§ **PROBLEM TO SOLVE**: The listing below should be copied in full, word for word.

(3D code data)
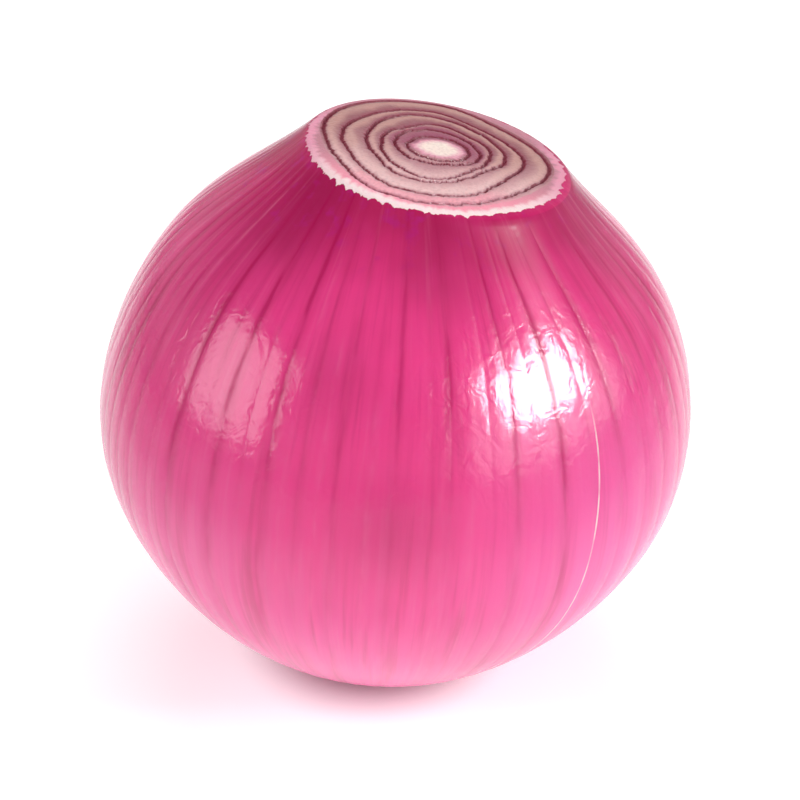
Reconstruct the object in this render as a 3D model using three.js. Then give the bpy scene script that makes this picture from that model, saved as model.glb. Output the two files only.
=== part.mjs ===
import * as THREE from "three";
import { mergeVertices } from "three/addons/utils/BufferGeometryUtils.js";

// A peeled magenta onion whose neck is sliced off at a slant, grown in one piece.
// Millimetres, +Z up, ground at z = 0. -Y is the front and +X the right.
// The origin is on the ground under the middle of the bulb.

// Body of the bulb
const MIDDLE_HEIGHT = 37.0; // the bulb's middle above the ground, its base being worn flat
const BULB_LEAN = 8.0; // degrees to the right, for the axis of the outline
const GROWTH_LEAN = 3.0; // degrees to the right, for the axis that the veins run round
const STATION = 15; // degrees between the distances below
// Middle to skin, from the top of the bulb's axis down to its foot and one station past it
const SKIN_DISTANCE = [43.0, 40.6, 36.6, 35.6, 36.4, 37.1, 37.9, 38.4, 38.1, 38.0, 38.3, 38.2, 37.8, 38.2];
// The shoulder stands out to the right and the heel to the left: how far, and at what angle
const SIDE_BULGES = [
  { out: 0.6, at: 72, reach: 50 },
  { out: -0.2, at: 122, reach: 35 },
];

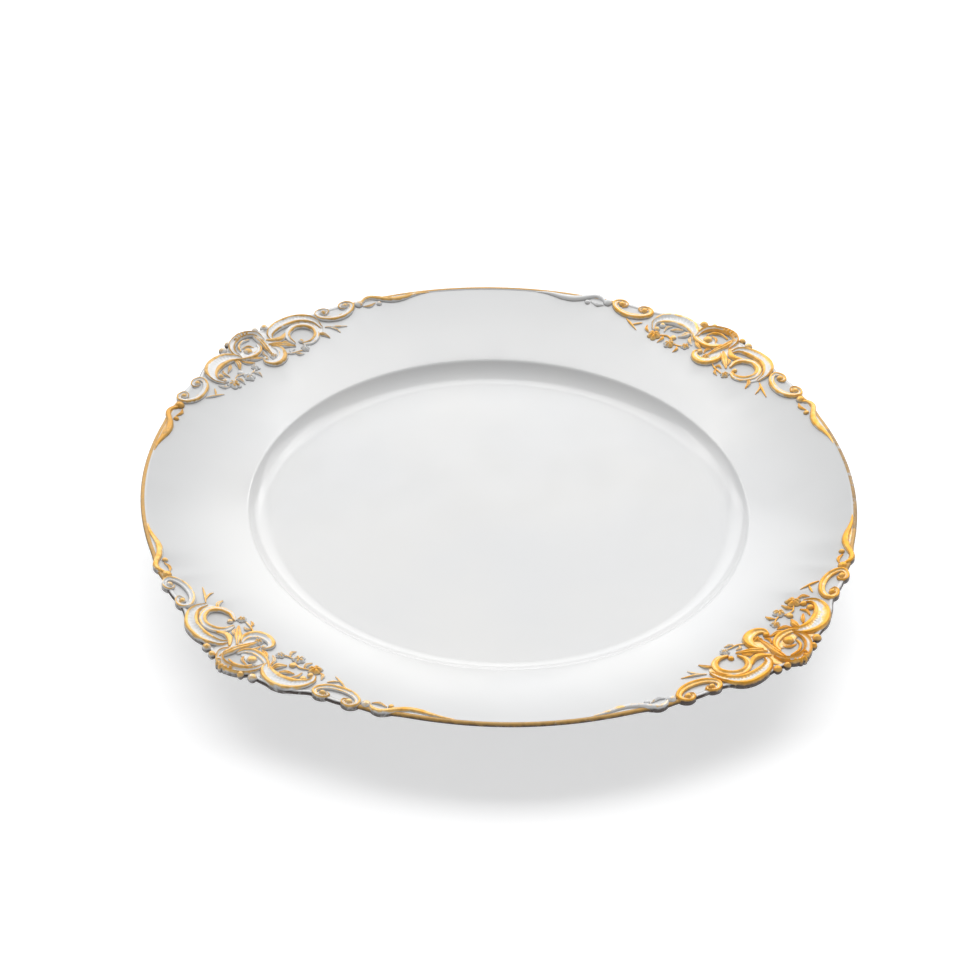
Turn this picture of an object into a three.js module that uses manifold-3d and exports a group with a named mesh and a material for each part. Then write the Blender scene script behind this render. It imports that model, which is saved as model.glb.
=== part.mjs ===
// A round china serving platter, 13 in (330 mm) across its crests: a glazed dish with a sunk well
// and a sloping flange, a foot ring, sprig-moulded rococo relief in four clusters on the rim, and
// a fired gilt line along the plain stretches of the rim between the clusters.
// Millimetres, +Z up. The origin is on the dish's axis at the level that the foot ring stands on.
// The clusters are a quarter turn apart, with their crests at 45, 135, 225 and 315 degrees from +X.
import * as THREE from 'three';
import { mergeVertices } from 'three/addons/utils/BufferGeometryUtils.js';
import Module from 'manifold-3d';

const wasm = await Module();
wasm.setup();

// Driving dimensions
const RIM_RADIUS = 153; // of the plain rim
const WELL_DEPTH = 6.8; // from the well's edge down to its floor
const FLANGE_RISE = 11.4; // from the well's edge up to the rim
const WELL_EDGE_RADIUS = 108.6;
const FLOOR_RADIUS = 97.5; // of the flat part of the floor
const FLOOR_THICKNESS = 3.5;
const FLANGE_THICKNESS = 3.1; // measured along Z
const FOOT_HEIGHT = 4.2;
const FOOT_RADIUS = 96; // to the middle of the ring
const FOOT_WIDTH_TOP = 6;
const FOOT_WIDTH_BASE = 3.4;
const FIT_GAP = 0.3; // between the dish and each piece that is applied to it
const STRETCH_RADIUS = 116; // the flange is drawn out beyond here to carry the clusters
const SEGMENTS = 120; // round the dish, so one every 3 degrees
const FOOT_SEGMENTS = 72;
const GILT_LINE_THICKNESS = 0.5;
const GILT_LINE_HEIGHT = 1.3;
const GILT_LINE_HALF_ANGLE = 12.6; // degrees, to each side of the middle of a plain stretch

// How far the edge stands out beyond the plain rim, at each segment counted from a crest.
const LOBE = [10.8, 8.3, 7.8, 7.2, 5.2, 2.9, 3.2, 1.9, 2.3, 0.8, 0.2, 0];

// Heights of the relief pieces above the flange
const SHELL_HEIGHT = 1.7;
const ROSETTE_HEIGHT = 3;
const SCROLL_HEIGHT = 2.3;
const BUD_HEIGHT = 2.4;
const FLORET_HEIGHT = 1.8;
const CUP_HEIGHT = 2.1;
const TAIL_HEIGHT = 1.7;

// Levels worked out from the dimensions above
const FLOOR_UNDERSIDE = FOOT_HEIGHT + FIT_GAP;
const FLOOR_TOP = FLOOR_UNDERSIDE + FLOOR_THICKNESS;
const WELL_EDGE_TOP = FLOOR_TOP + WELL_DEPTH;
const RIM_TOP = WELL_EDGE_TOP + FLANGE_RISE;
const FLANGE_SLOPE = FLANGE_RISE / (RIM_RADIUS - WELL_EDGE_RADIUS);
const SEGMENT_ARC = (RIM_RADIUS * 2 * Math.PI) / SEGMENTS;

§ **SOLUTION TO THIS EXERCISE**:
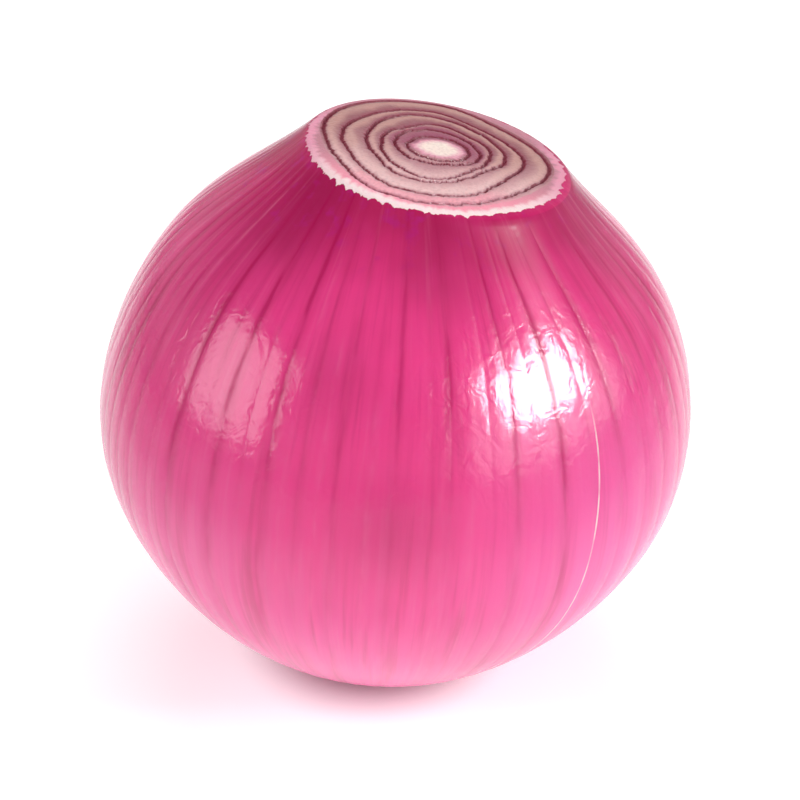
Reconstruct the object in this render as a 3D model using three.js. Then give the bpy scene script that makes this picture from that model, saved as model.glb. Output the two files only.
=== part.mjs ===
import * as THREE from "three";
import { mergeVertices } from "three/addons/utils/BufferGeometryUtils.js";

// A peeled magenta onion whose neck is sliced off at a slant, grown in one piece.
// Millimetres, +Z up, ground at z = 0. -Y is the front and +X the right.
// The origin is on the ground under the middle of the bulb.

// Body of the bulb
const MIDDLE_HEIGHT = 37.0; // the bulb's middle above the ground, its base being worn flat
const BULB_LEAN = 8.0; // degrees to the right, for the axis of the outline
const GROWTH_LEAN = 3.0; // degrees to the right, for the axis that the veins run round
const STATION = 15; // degrees between the distances below
// Middle to skin, from the top of the bulb's axis down to its foot and one station past it
const SKIN_DISTANCE = [43.0, 40.6, 36.6, 35.6, 36.4, 37.1, 37.9, 38.4, 38.1, 38.0, 38.3, 38.2, 37.8, 38.2];
// The shoulder stands out to the right and the heel to the left: how far, and at what angle
const SIDE_BULGES = [
  { out: 0.6, at: 72, reach: 50 },
  { out: -0.2, at: 122, reach: 35 },
];

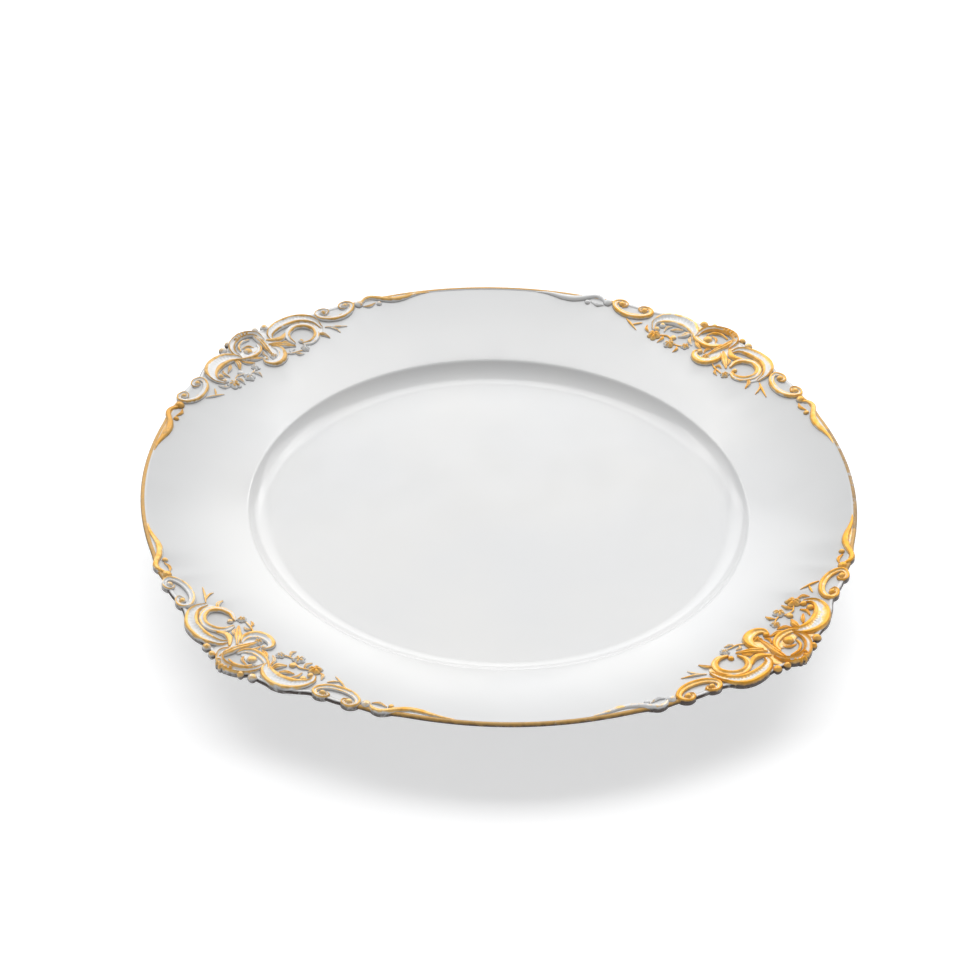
Turn this picture of an object into a three.js module that uses manifold-3d and exports a group with a named mesh and a material for each part. Then write the Blender scene script behind this render. It imports that model, which is saved as model.glb.
=== part.mjs ===
// A round china serving platter, 13 in (330 mm) across its crests: a glazed dish with a sunk well
// and a sloping flange, a foot ring, sprig-moulded rococo relief in four clusters on the rim, and
// a fired gilt line along the plain stretches of the rim between the clusters.
// Millimetres, +Z up. The origin is on the dish's axis at the level that the foot ring stands on.
// The clusters are a quarter turn apart, with their crests at 45, 135, 225 and 315 degrees from +X.
import * as THREE from 'three';
import { mergeVertices } from 'three/addons/utils/BufferGeometryUtils.js';
import Module from 'manifold-3d';

const wasm = await Module();
wasm.setup();

// Driving dimensions
const RIM_RADIUS = 153; // of the plain rim
const WELL_DEPTH = 6.8; // from the well's edge down to its floor
const FLANGE_RISE = 11.4; // from the well's edge up to the rim
const WELL_EDGE_RADIUS = 108.6;
const FLOOR_RADIUS = 97.5; // of the flat part of the floor
const FLOOR_THICKNESS = 3.5;
const FLANGE_THICKNESS = 3.1; // measured along Z
const FOOT_HEIGHT = 4.2;
const FOOT_RADIUS = 96; // to the middle of the ring
const FOOT_WIDTH_TOP = 6;
const FOOT_WIDTH_BASE = 3.4;
const FIT_GAP = 0.3; // between the dish and each piece that is applied to it
const STRETCH_RADIUS = 116; // the flange is drawn out beyond here to carry the clusters
const SEGMENTS = 120; // round the dish, so one every 3 degrees
const FOOT_SEGMENTS = 72;
const GILT_LINE_THICKNESS = 0.5;
const GILT_LINE_HEIGHT = 1.3;
const GILT_LINE_HALF_ANGLE = 12.6; // degrees, to each side of the middle of a plain stretch

// How far the edge stands out beyond the plain rim, at each segment counted from a crest.
const LOBE = [10.8, 8.3, 7.8, 7.2, 5.2, 2.9, 3.2, 1.9, 2.3, 0.8, 0.2, 0];

// Heights of the relief pieces above the flange
const SHELL_HEIGHT = 1.7;
const ROSETTE_HEIGHT = 3;
const SCROLL_HEIGHT = 2.3;
const BUD_HEIGHT = 2.4;
const FLORET_HEIGHT = 1.8;
const CUP_HEIGHT = 2.1;
const TAIL_HEIGHT = 1.7;

// Levels worked out from the dimensions above
const FLOOR_UNDERSIDE = FOOT_HEIGHT + FIT_GAP;
const FLOOR_TOP = FLOOR_UNDERSIDE + FLOOR_THICKNESS;
const WELL_EDGE_TOP = FLOOR_TOP + WELL_DEPTH;
const RIM_TOP = WELL_EDGE_TOP + FLANGE_RISE;
const FLANGE_SLOPE = FLANGE_RISE / (RIM_RADIUS - WELL_EDGE_RADIUS);
const SEGMENT_ARC = (RIM_RADIUS * 2 * Math.PI) / SEGMENTS;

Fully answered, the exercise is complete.